“Homem morre em posto de saúde do centro do Rio na última sexta-feira (13). A causa da morte permanece desconhecida.
Após dar entrada no posto de Assistência Médica 13 de Maio, sozinho e apresentando apenas sintomas leves de gripe, o homem de 55 anos, morador da providência, apresentou sinais de asfixia uma hora depois de receber atendimento, ainda nas dependências do posto médico.”
O jornal deixado com atraso por baixo da porta do pequeno apartamento encontrou o homem já de saída para o trabalho. Aborrecido por ter tomado o café da manhã sem realizar sua leitura habitual, direcionou ao periódico alguns poucos resmungos, deixando-o em cima da mesa, observando a manchete e pensando consigo: Agora, que as notícias aguardem!
Ele era metódico. Em dezesseis anos de serviços prestados à empresa em que trabalhava como administrador, nunca se atrasou uma vez sequer. Lembrou-se da juventude, tempo em que estagiou em um pequeno jornal da região. Chegou a ter algumas crônicas publicadas, entregues sempre antes do prazo. Mesmo assim, a entrega do jornal atrasava sempre, pois a reduzida equipe fazia um grande esforço para dar conta de todo o trabalho, que não era pouco.
A partir de então, desenvolveu um estranho e delicioso vício pelas notícias de jornal, principalmente as que traziam como fato principal a morte de alguém. Tanto que, tornou-se colecionador de todas elas. Um hobby nefasto e sedutor, principalmente depois de ter se afastado das atividades ligadas ao jornal. Era uma maneira agradavelmente dolorida de manter-se presente nas entrelinhas tão prazerosas do sofrimento e da palavra.
Comprava todos os dias, religiosamente, um exemplar de cada um dos jornais da região. As notícias que expunham a morte de algum morador eram recortadas e guardadas em uma caixa. Havia os acidentes de trânsito, exatamente como aquele que vitimou seu primo de dezoito anos. Havia as doenças incuráveis, as mesmas que embalaram os últimos momentos de suas duas tias e de sua querida mãe, acompanhando-as até lugar melhor porque elas hoje não suportariam isso aqui não. Sem contar as vidas tiradas à força nos assaltos, como ocorrera com seu sobrinho e mais dois grandes amigos.

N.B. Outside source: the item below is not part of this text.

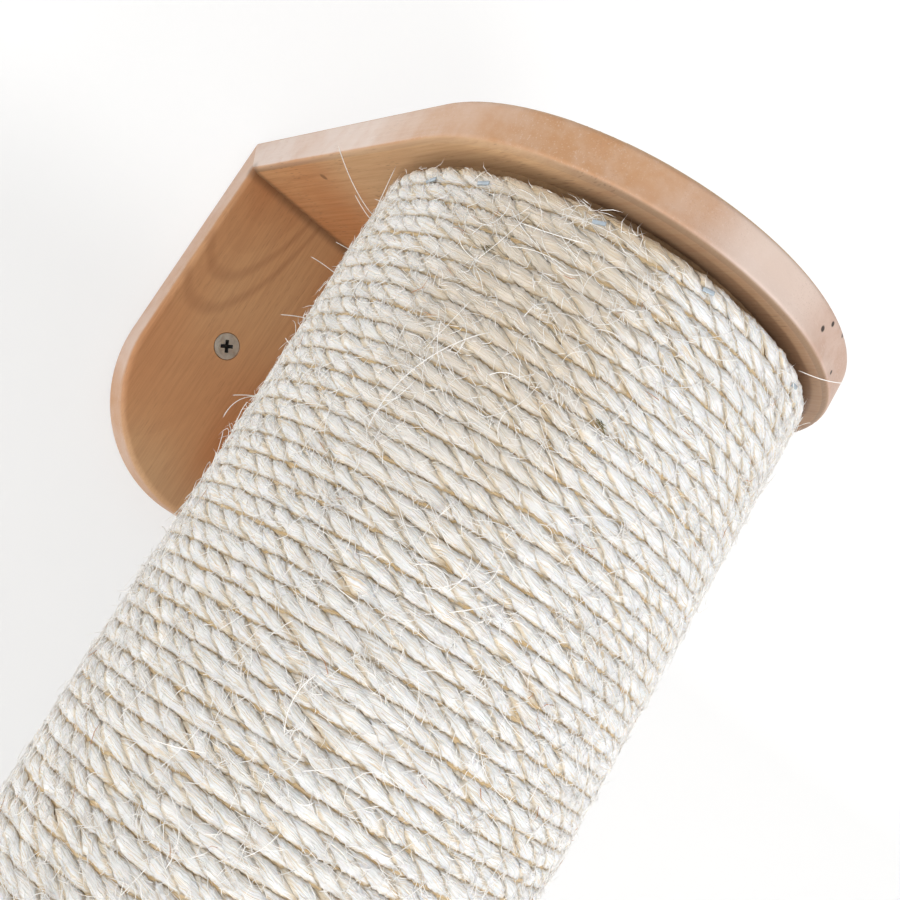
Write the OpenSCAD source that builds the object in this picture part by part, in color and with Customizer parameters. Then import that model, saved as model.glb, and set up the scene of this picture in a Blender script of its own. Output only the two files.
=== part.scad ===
// A climbing and scratching post for cats that is screwed to a wall.
// The post stands upright between two brackets, each made of two boards joined by a mitre.
// X points right as seen from the room, Y points into the wall and Z points up.
// The origin lies on the wall, in the middle of the four wall screws.

/* [Overall] */
// Height over the outer faces of both end plates
overall_height = 600; // [450:10:1200]
// Distance from the wall to the axis of the post
wall_to_axis = 141; // [115:1:200]

/* [Brackets] */
// Width of the boards, which is also the diameter of the round front
plate_width = 162; // [130:1:220]
// Thickness of the boards
plate_thickness = 15; // [12:0.5:22]
// Height of a wall plate with its mitre
wall_plate_height = 138; // [115:1:200]
// Radius of the two free corners of a wall plate
corner_radius = 50; // [15:1:60]
// Rounding of the edges of the boards
edge_radius = 2.5; // [1:0.5:4]

/* [Mitre biscuits] */
// Length of a biscuit
biscuit_length = 47; // [35:1:56]
// Width of a biscuit, half of it in each board
biscuit_width = 15; // [10:0.5:17]
// Thickness of a biscuit
biscuit_thickness = 4; // [3:0.1:5]
// Distance between the middles of the two biscuits in a mitre
biscuit_spacing = 80; // [60:1:95]

/* [Tube and plugs] */
// Outer diameter of the cardboard tube
tube_diameter = 137; // [110:1:150]
// Wall of the tube
tube_wall = 5; // [3:0.5:8]
// Thickness of the wooden plug in each end of the tube
plug_thickness = 18; // [15:1:40]

/* [Rope] */
// Diameter of the rope
rope_diameter = 6; // [4:0.5:8]
// Gap between neighbouring turns
turn_gap = 0.67; // [0.5:0.01:1.5]
// Gap between each end of the winding and the end plate
rope_end_gap = 0.8; // [0.5:0.1:5]
// Turns drawn one by one, from the upper end plate down
drawn_turns = 24; // [6:1:24]

/* [Screws] */
// Outer diameter of the threads
thread_diameter = 5; // [4:0.5:6]
// Diameter of the smooth neck under the head
neck_diameter = 3.8; // [3:0.1:3.9]
// Diameter of the heads
head_diameter = 10; // [8:0.5:12]
// Length of the wall screws
wall_screw_length = 60; // [45:1:90]
// Distance from the side of a wall plate to its screws
wall_screw_inset = 30; // [20:1:40]
// Distance from the inner face of an end plate to the wall screws
wall_screw_drop = 60; // [40:1:75]
// Length of the screws that hold the post
post_screw_length = 30; // [26:1:40]
// Diameter of the circle on which the post screws stand
post_screw_circle = 80; // [50:1:90]
// Number of post screws in each end plate
post_screw_count = 4; // [3:1:6]

/* [Hidden] */
$fn = 96;

// Clearances
seat_gap = 0.3;
glue_gap = 0.2;
thread_gap = 0.1;
hole_clearance = 0.5;
head_sink = 0.2;

// Small screw details
head_rim = 0.4;
point_length = 5;
cross_length = 5;
cross_width = 1.2;
cross_depth = 2.4;

// Heights and places that follow from the sizes above
outer_z = overall_height / 2;
inner_z = outer_z - plate_thickness;
wall_plate_end_z = outer_z - wall_plate_height;
wall_screw_x = plate_width / 2 - wall_screw_inset;
wall_screw_z = inner_z - wall_screw_drop;

// The biscuits sit nearer to the inner corner, where the mitre has the most wood behind it
biscuit_from_inner_corner = plate_thickness / 2;

// The rope has a six-sided section with one corner towards the axis, so its sides face the next turn
rope_sides = 6;
rings_per_turn = 24;
rope_half_height = rope_diameter / 2 * cos(180 / rope_sides);
rope_pitch = 2 * rope_half_height + turn_gap;
tube_radius = tube_diameter / 2;
rope_bed_radius = tube_radius + seat_gap;
rope_radius = rope_bed_radius / cos(180 / rings_per_turn) + rope_diameter / 2;
rope_start_angle = 90;
rope_start_z = inner_z - rope_end_gap - rope_half_height;
ring_count = drawn_turns * rings_per_turn + 1;
drawn_end_z = rope_start_z - drawn_turns * rope_pitch - rope_half_height;

wood = [0.80, 0.60, 0.44];
birch = [0.86, 0.76, 0.60];
cardboard = [0.62, 0.50, 0.36];
sisal = [0.90, 0.86, 0.77];
steel = [0.66, 0.67, 0.69];
margin = 1;

// Half of the section of a board, from its middle to one rounded side
module board_half_section(reach) {
    half = plate_thickness / 2;
    translate([0, -half])
        square([reach - edge_radius, plate_thickness]);
    translate([0, edge_radius - half])
        square([reach, plate_thickness - 2 * edge_radius]);
    for (side = [-1, 1])
        translate([reach - edge_radius, side * (half - edge_radius)])
            circle(edge_radius);
}

// The section of a board over its whole width
module board_section() {
    board_half_section(plate_width / 2);
    mirror([1, 0])
        board_half_section(plate_width / 2);
}

// Everything on the wall plate's side of the mitre, or on the other side of it
module mitre_side(towards_wall) {
    reach = 2 * plate_thickness;
    translate([0, 0, outer_z])
        rotate([-45, 0, 0])
            translate([-plate_width / 2 - margin, towards_wall ? 0 : -reach, -2 * reach])
                cube([plate_width + 2 * margin, reach, 3 * reach]);
}

// What rounds the outer corner of the bracket
module outer_corner_waste() {
    translate([-plate_width / 2 - margin, -edge_radius, outer_z - edge_radius])
        difference() {
            cube([plate_width + 2 * margin, edge_radius + margin, edge_radius + margin]);
            rotate([0, 90, 0])
                cylinder(r = edge_radius, h = plate_width + 2 * margin);
        }
}

// A biscuit, or the pocket for it, lying across the mitre
module biscuit(side, gap) {
    half_width = biscuit_width / 2 + gap;
    half_length = biscuit_length / 2 + gap;
    arc_radius = (half_length * half_length + half_width * half_width) / (2 * half_width);
    thickness = biscuit_thickness + 2 * gap;
    translate([side * biscuit_spacing / 2, -plate_thickness, inner_z])
        rotate([-45, 0, 0])
            translate([0, 0, biscuit_from_inner_corner])
                intersection_for (turn = [-1, 1])
                    translate([0, turn * (arc_radius - half_width), 0])
                        cylinder(r = arc_radius, h = thickness, center = true);
}

module biscuit_pair(gap) {
    for (side = [-1, 1])
        biscuit(side, gap);
}

// A countersunk screw with its head's top face at zero and its point at the given length
module countersunk_screw(length) {
    head_r = head_diameter / 2;
    neck_r = neck_diameter / 2;
    thread_r = thread_diameter / 2;
    neck_end = plate_thickness - head_sink;
    difference() {
        rotate_extrude()
            polygon([
                [0, 0],
                [head_r, 0],
                [head_r, head_rim],
                [neck_r, head_rim + head_r - neck_r],
                [neck_r, neck_end],
                [thread_r, neck_end],
                [thread_r, length - point_length],
                [0, length]
            ]);
        for (turn = [0, 90])
            rotate([0, 0, turn])
                translate([-cross_length / 2, -cross_width / 2, -margin])
                    cube([cross_length, cross_width, cross_depth + margin]);
    }
}

// The countersunk hole that a screw passes through, with the board's face at zero
module countersunk_hole() {
    sink_r = head_diameter / 2 + seat_gap;
    hole_r = (thread_diameter + hole_clearance) / 2;
    sink_rim = head_sink + head_rim;
    rotate_extrude()
        polygon([
            [0, -margin],
            [sink_r, -margin],
            [sink_r, sink_rim],
            [hole_r, sink_rim + sink_r - hole_r],
            [hole_r, plate_thickness + margin],
            [0, plate_thickness + margin]
        ]);
}

// Places what is drawn along Z at each wall screw of the upper bracket, heading into the wall
module at_upper_wall_screws() {
    for (side = [-1, 1])
        translate([side * wall_screw_x, -plate_thickness, wall_screw_z])
            rotate([-90, 0, 0])
                children();
}

// Places what is drawn along Z at each post screw of the upper bracket, heading down
module at_upper_post_screws() {
    for (i = [0 : post_screw_count - 1])
        translate([0, -wall_to_axis, outer_z])
            rotate([0, 0, (i + 0.5) * 360 / post_screw_count])
                translate([post_screw_circle / 2, 0, 0])
                    rotate([180, 0, 0])
                        children();
}

// Draws its children and their mirror image below
module both_ends() {
    children();
    mirror([0, 0, 1])
        children();
}

module upper_end_plate() {
    middle_z = (outer_z + inner_z) / 2;
    color(wood)
        difference() {
            union() {
                translate([0, 0, middle_z])
                    rotate([90, 0, 0])
                        linear_extrude(wall_to_axis)
                            board_section();
                translate([0, -wall_to_axis, middle_z])
                    rotate([0, 0, 180])
                        rotate_extrude(angle = 180)
                            board_half_section(plate_width / 2);
            }
            mitre_side(true);
            outer_corner_waste();
            biscuit_pair(glue_gap);
            at_upper_post_screws()
                countersunk_hole();
        }
}

module lower_end_plate() {
    mirror([0, 0, 1])
        upper_end_plate();
}

module upper_wall_plate() {
    corner_x = plate_width / 2 - corner_radius;
    corner_z = wall_plate_end_z + corner_radius;
    color(wood)
        difference() {
            translate([0, -plate_thickness / 2, 0])
                union() {
                    translate([0, 0, corner_z])
                        linear_extrude(outer_z - corner_z)
                            board_section();
                    for (side = [0, 1])
                        mirror([side, 0, 0])
                            translate([corner_x, 0, corner_z])
                                rotate([90, 90, 0])
                                    rotate_extrude(angle = 90)
                                        board_half_section(corner_radius);
                    translate([-corner_x, 0, corner_z])
                        rotate([0, 90, 0])
                            linear_extrude(2 * corner_x)
                                board_half_section(corner_radius);
                }
            mitre_side(false);
            outer_corner_waste();
            biscuit_pair(glue_gap);
            at_upper_wall_screws()
                countersunk_hole();
        }
}

module lower_wall_plate() {
    mirror([0, 0, 1])
        upper_wall_plate();
}

module mitre_biscuits() {
    color(birch)
        both_ends()
            biscuit_pair(0);
}

module post_tube() {
    color(cardboard)
        translate([0, -wall_to_axis, -inner_z])
            difference() {
                cylinder(r = tube_radius, h = 2 * inner_z);
                translate([0, 0, -margin])
                    cylinder(r = tube_radius - tube_wall, h = 2 * inner_z + 2 * margin);
            }
}

module upper_tube_plug() {
    color(birch)
        difference() {
            translate([0, -wall_to_axis, inner_z - plug_thickness])
                cylinder(r = tube_radius - tube_wall - seat_gap, h = plug_thickness);
            at_upper_post_screws()
                cylinder(d = thread_diameter + 2 * thread_gap, h = plate_thickness + plug_thickness + margin);
        }
}

module lower_tube_plug() {
    mirror([0, 0, 1])
        upper_tube_plug();
}

// The angle and the height of the rope's centre line at a ring, counted from the top
function ring_angle(i) = rope_start_angle - i * 360 / rings_per_turn;
function ring_z(i) = rope_start_z - i * rope_pitch / rings_per_turn;

// The points of one ring, moved along the rope by a straight run at either end
function ring_points(i, run) =
    let (angle = ring_angle(i))
    [
        for (k = [0 : rope_sides - 1])
            let (turn = k * 360 / rope_sides)
            let (r = rope_radius + rope_diameter / 2 * cos(turn))
            [
                r * cos(angle) - run * sin(angle),
                r * sin(angle) + run * cos(angle) - wall_to_axis,
                ring_z(i) + rope_diameter / 2 * sin(turn)
            ]
    ];

// All rings of the rope, with a straight run of one rope diameter at each end
function rope_rings() = [
    ring_points(0, rope_diameter),
    for (i = [0 : ring_count - 1]) ring_points(i, 0),
    ring_points(ring_count - 1, -rope_diameter)
];

// The least distance between points of the rope about one turn apart
function least_turn_gap(rings) = min([
    for (i = [0 : len(rings) - rings_per_turn - 1])
        for (j = [i + rings_per_turn - 1 : min(i + rings_per_turn + 1, len(rings) - 1)])
            for (p = rings[i])
                for (q = rings[j])
                    norm(p - q)
]);

// One unbroken tube through the given rings, closed at both ends, all in triangles
module swept_tube(rings) {
    sides = len(rings[0]);
    last = (len(rings) - 1) * sides;
    points = [for (ring = rings) for (p = ring) p];
    walls = [
        for (i = [0 : len(rings) - 2])
            for (k = [0 : sides - 1])
                let (a = i * sides + k, b = i * sides + (k + 1) % sides)
                for (face = [[a, b, b + sides], [a, b + sides, a + sides]])
                    face
    ];
    caps = [
        for (k = [1 : sides - 2])
            for (face = [[0, k + 1, k], [last, last + k, last + k + 1]])
                face
    ];
    polyhedron(points = points, faces = concat(walls, caps));
}

module sisal_winding_upper() {
    rings = rope_rings();
    echo(least_gap_between_turns_mm = least_turn_gap(rings));
    color(sisal)
        swept_tube(rings);
}

// The rest of the winding as a plain sleeve of the same outer size
module sisal_winding_lower() {
    bottom_z = -inner_z + rope_end_gap;
    color(sisal)
        translate([0, -wall_to_axis, bottom_z])
            difference() {
                cylinder(r = rope_bed_radius + rope_diameter, h = drawn_end_z - seat_gap - bottom_z);
                translate([0, 0, -margin])
                    cylinder(r = rope_bed_radius, h = drawn_end_z - bottom_z + 2 * margin);
            }
}

module post_screws() {
    color(steel)
        both_ends()
            at_upper_post_screws()
                translate([0, 0, head_sink])
                    countersunk_screw(post_screw_length);
}

module wall_screws() {
    color(steel)
        both_ends()
            at_upper_wall_screws()
                translate([0, 0, head_sink])
                    countersunk_screw(wall_screw_length);
}

upper_end_plate();
lower_end_plate();
upper_wall_plate();
lower_wall_plate();
mitre_biscuits();
post_tube();
upper_tube_plug();
lower_tube_plug();
sisal_winding_upper();
sisal_winding_lower();
post_screws();
wall_screws();
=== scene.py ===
import math
import random

import bmesh
import bpy
import numpy as np
from mathutils import Matrix, Vector


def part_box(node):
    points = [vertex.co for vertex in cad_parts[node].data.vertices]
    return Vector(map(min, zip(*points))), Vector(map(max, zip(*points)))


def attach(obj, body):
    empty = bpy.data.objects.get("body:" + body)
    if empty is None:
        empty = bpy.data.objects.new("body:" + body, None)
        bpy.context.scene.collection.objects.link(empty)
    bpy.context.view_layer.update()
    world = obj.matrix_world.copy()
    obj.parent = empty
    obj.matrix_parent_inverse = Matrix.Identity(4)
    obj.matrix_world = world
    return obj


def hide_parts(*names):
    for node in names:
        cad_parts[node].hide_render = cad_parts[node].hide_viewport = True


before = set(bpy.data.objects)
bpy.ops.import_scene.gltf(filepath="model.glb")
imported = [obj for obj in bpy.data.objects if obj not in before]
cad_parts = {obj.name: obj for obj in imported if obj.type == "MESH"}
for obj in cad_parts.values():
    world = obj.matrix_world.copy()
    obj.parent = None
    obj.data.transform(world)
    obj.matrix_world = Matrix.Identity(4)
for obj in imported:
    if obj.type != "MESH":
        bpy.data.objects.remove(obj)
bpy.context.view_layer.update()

bl_info = {
    "name": "Wall-mounted climbing post",
    "version": (1, 0, 0),
    "blender": (4, 5, 0),
    "location": "View3D > Sidebar > Climbing Post",
    "description": "Finishes a rope-wound climbing post for cats on its two wooden brackets",
    "category": "Object",
}

MM = 0.001
BODY = "root"
FULL_TURN = 2 * math.pi
QUARTER_TURN = math.pi / 2

# The post's axis stands in front of the wall, and the wall is the plane y = 0
TUBE_LOW, TUBE_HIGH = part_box("post_tube")
AXIS_Y = (TUBE_LOW.y + TUBE_HIGH.y) / 2
INNER_Z = TUBE_HIGH.z
WINDING_LOW, WINDING_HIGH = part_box("sisal_winding_upper")
WINDING_RADIUS = (WINDING_HIGH.x - WINDING_LOW.x) / 2
OUTER_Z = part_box("upper_end_plate")[1].z
PLATE_HALF_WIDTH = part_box("upper_end_plate")[1].x
PLATE_THICKNESS = OUTER_Z - INNER_Z
SCREW_HEAD_RADIUS = 5.0 * MM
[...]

Ele colecionava dores e guardava lágrimas. Assim, mantinha essas pessoas, as conhecidas e as anônimas, vivas e próximas, tanto quanto era possível. Já no trabalho, lembrou-se da manchete do principal jornal do dia, vista somente de relance. Estranho. Uma gripe? Seria caso de morte? E os sinais de asfixia? Teria o desconhecido recebido maus tratos e sido assassinado no local em que recebeu o atendimento? O jornal não esclarecia. Ao menos foi o que percebeu em sua quase leitura dinâmica e curiosa.
Além dessa dúvida, outro pormenor corroía-lhe: Nenhum de seus conhecidos ou parentes havia morrido assim, sem causa, ou teria sido assassinado sem motivo. Não que ele se lembrasse. Naquele dia, trabalhou como um relógio, numa correção e pontualidade britânicas, frias, monótonas e doloridas. Chegou em casa pouco após às dezoito horas, como sempre.
Guardou prontamente os seus pertences e buscou na geladeira um copo de água clara, gelada e indiscutivelmente necessária para a digestão de fatos difíceis. Sentou-se no sofá com o jornal nas mãos. Precisou apenas de um instante de sua atenção britânica e seu olhar vívido e sensível às tragédias. Reconheceu o sobrenome do morto: Dias. Era um primo distante e aparentemente sem nenhum problema respiratório. Dias! Como aqueles que passavam rápido como vento frio entre a janela e a tela do computador no local de trabalho e que arejava o arquivo humano em que ele havia se tornado. A notícia ganhou lugar na sombria e pulsante caixinha cinza. Nesse momento, ele sentiu falta de ar como se uma mão contundente e única o sufocasse. Pensou durante horas no parente quase desconhecido. Depois, dormiu tranquilo, sendo acordado no dia seguinte pela lágrima solitária que raiava junto ao sol e pela campainha que anunciava a esperada entrega dos jornais do dia e de novas dores. Todas indispensáveis. Todas suas. E pela primeira vez atrasou-se para o trabalho, procurando guardar agora, somente o pouco ar voluntarioso e arredio que ainda que lhe restava nos pulmões.